Large Pre-Trained Models for Bimanual Manipulation in 3D
Hanna Yurchyk, Wei-Di Chang, Gregory Dudek, David Meger
TL;DR
This paper addresses the challenge of robust bimanual robotic manipulation by injecting semantic priors from pre-trained Vision Transformers into a voxel-based 3D representation. The method extracts DINOv2 attention maps from RGB inputs, lifts them into a 3D voxel grid, and appends these semantic cues as an extra feature channel in a VoxAct-B–based policy trained via behavior cloning. The key contributions include a lightweight voxel featurization pipeline that requires no fine-tuning of the ViT or modifications to downstream policy architecture, and substantial performance gains on the RLBench bimanual benchmark (average 8.2% absolute and 21.9% relative improvements).

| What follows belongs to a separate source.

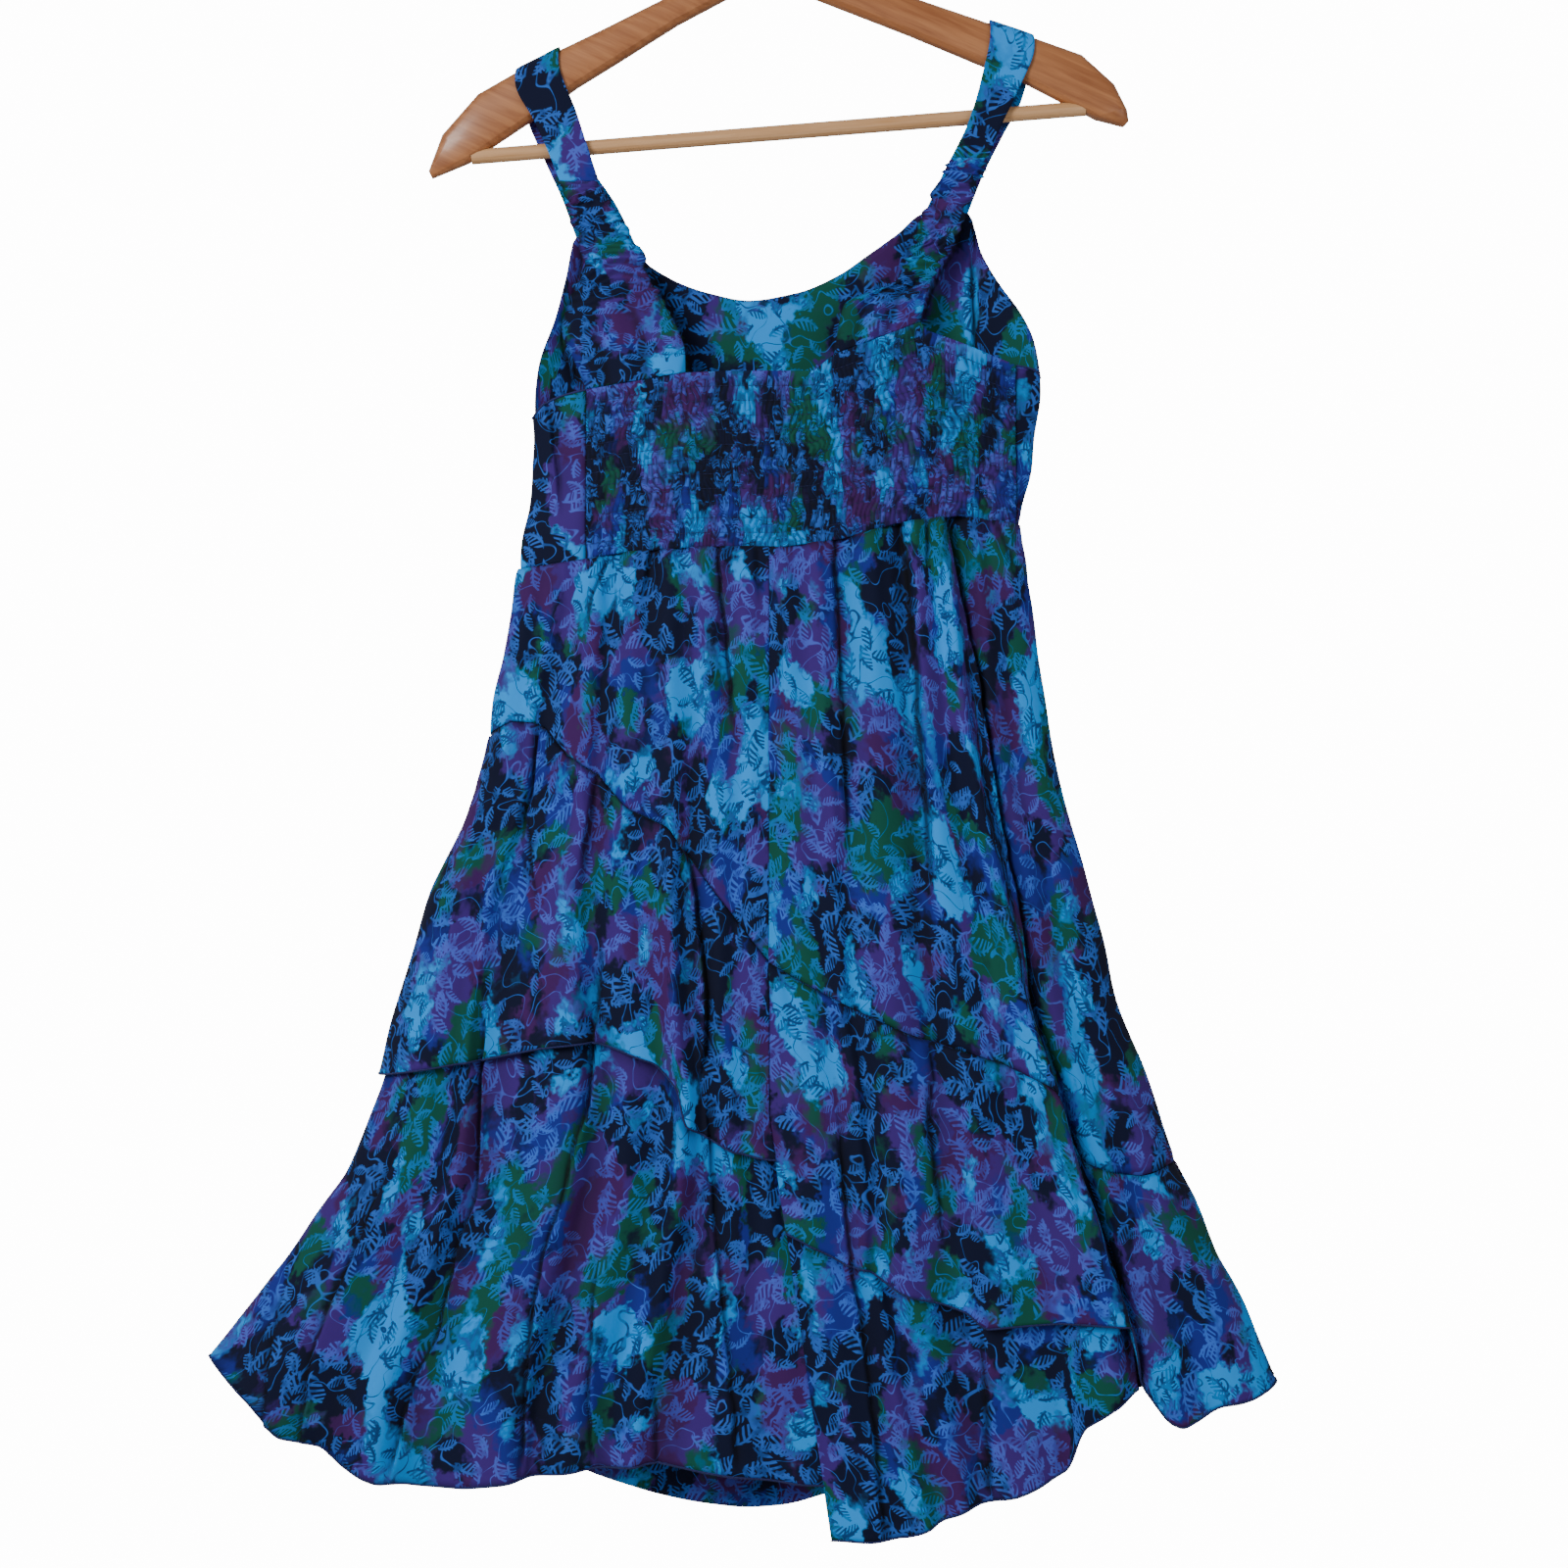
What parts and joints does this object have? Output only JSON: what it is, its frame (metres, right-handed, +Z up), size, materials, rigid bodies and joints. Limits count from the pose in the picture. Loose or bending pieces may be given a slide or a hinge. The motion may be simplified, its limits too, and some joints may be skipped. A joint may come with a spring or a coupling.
{
  "type": "sundress + hanger",
  "caption": "Blue, teal and violet batik sundress with a shirred back, ruched back straps and slanting gathered tiers, hanging by its straps from a varnished wooden hanger",
  "frame": {"origin": "inside top of the hanger hook's crook, where it hangs on a rail", "axes": "+Z up, +Y towards the front of the dress, so its shirred back, which the picture shows, faces -Y; +X to the right as seen in the picture"},
  "size_m": [0.6789, 0.1062, 1.0731],
  "materials": {
    "cotton_blue": "matte",
    "cotton_teal": "matte",
    "cotton_violet": "matte",
    "beech": "varnished",
    "pine": "satin",
    "steel": "polished"
  },
  "bodies": {
    "root": {"back_panel": "cotton_blue", "front_bodice": "cotton_violet", "front_strap_left": "cotton_violet", "front_strap_right": "cotton_teal", "back_strap_left": "cotton_blue", "back_strap_right": "cotton_teal", "upper_skirt_back_left": "cotton_blue", "upper_skirt_back_right": "cotton_blue", "upper_skirt_front": "cotton_blue", "upper_flounce_back_left": "cotton_violet", "upper_flounce_back_right": "cotton_violet", "upper_flounce_front": "cotton_violet", "lower_tier_back_left": "cotton_blue", "lower_tier_back_right": "cotton_blue", "lower_tier_front": "cotton_blue", "hanger_arms": "beech", "hanger_bar": "pine", "hanger_hook": "steel"}
  },
  "joints": []
}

Ablation studies show that using multiple attention heads yields even larger gains (up to 29.0% absolute on a task like open jar), highlighting the usefulness of large-scale visual priors for 3D spatial reasoning in manipulation. Overall, the work demonstrates that semantic information from large pre-trained visual models can be effectively integrated into structured 3D representations to improve generalization and efficiency in dual-arm robotic control.
Abstract
We investigate the integration of attention maps from a pre-trained Vision Transformer into voxel representations to enhance bimanual robotic manipulation. Specifically, we extract attention maps from DINOv2, a self-supervised ViT model, and interpret them as pixel-level saliency scores over RGB images. These maps are lifted into a 3D voxel grid, resulting in voxel-level semantic cues that are incorporated into a behavior cloning policy. When integrated into a state-of-the-art voxel-based policy, our attention-guided featurization yields an average absolute improvement of 8.2% and a relative gain of 21.9% across all tasks in the RLBench bimanual benchmark.